According to Thrasher, it makes a difference whether one conceives of the earth as an exploitable resource meaningful primarily in its capacity to sustain human societies or if one conceives of the Earth as a matrix of interwoven relations to which one owes commitment and respect. For Thrasher, the foundation of Inuvialuit cultural survival – and indeed of our survival as a species – involves attentiveness toward what Cherokee scholar Daniel Heath Justice calls “the tribal web of kinship rights and responsibilities that link the People, the land, and the cosmos together in an ongoing and dynamic system of mutually affecting relationships.” The dereliction of kinship duties to the land is, in Thrasher’s view, a primary factor informing emergent environmental crises – crises whose catastrophic potential has only become broadly evident in the twenty years since the Thrasher’s death in 1989.

Thrasher writes: “Oil explorations have left thousands of fish adrift down the Mackenzie River. Destroyed thousands of miles of timber in trapping country… in the past we share with each other. We worked together socially and every one was equal… every one was helped if they were not able to work or hunt. But now the Eskimos new generation is trained to… build capital over his next door neighbor.
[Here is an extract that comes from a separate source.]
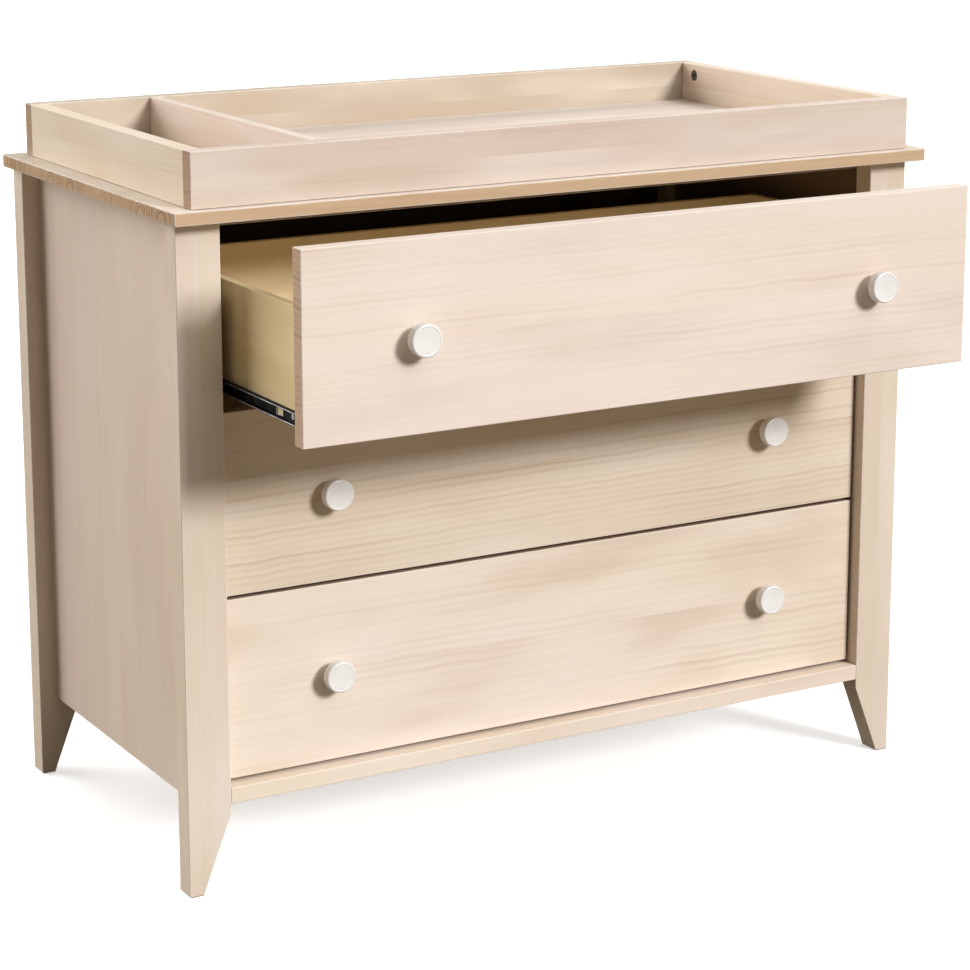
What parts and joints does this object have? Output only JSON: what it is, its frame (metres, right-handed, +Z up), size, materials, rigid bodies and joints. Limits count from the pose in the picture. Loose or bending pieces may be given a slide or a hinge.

Our doors used to be opened to all now we will have to become like the south lock the doors and keep a gun afraid of human beings…. afraid to welcome even our own relations.” Thrasher’s work forces us to confront the vibrancy and dynamism of “relations”; it is a call for readers to recognize and renew our kinship with each other, with our non-human relations, and with this planet – an urgent message to which more of us need to listen.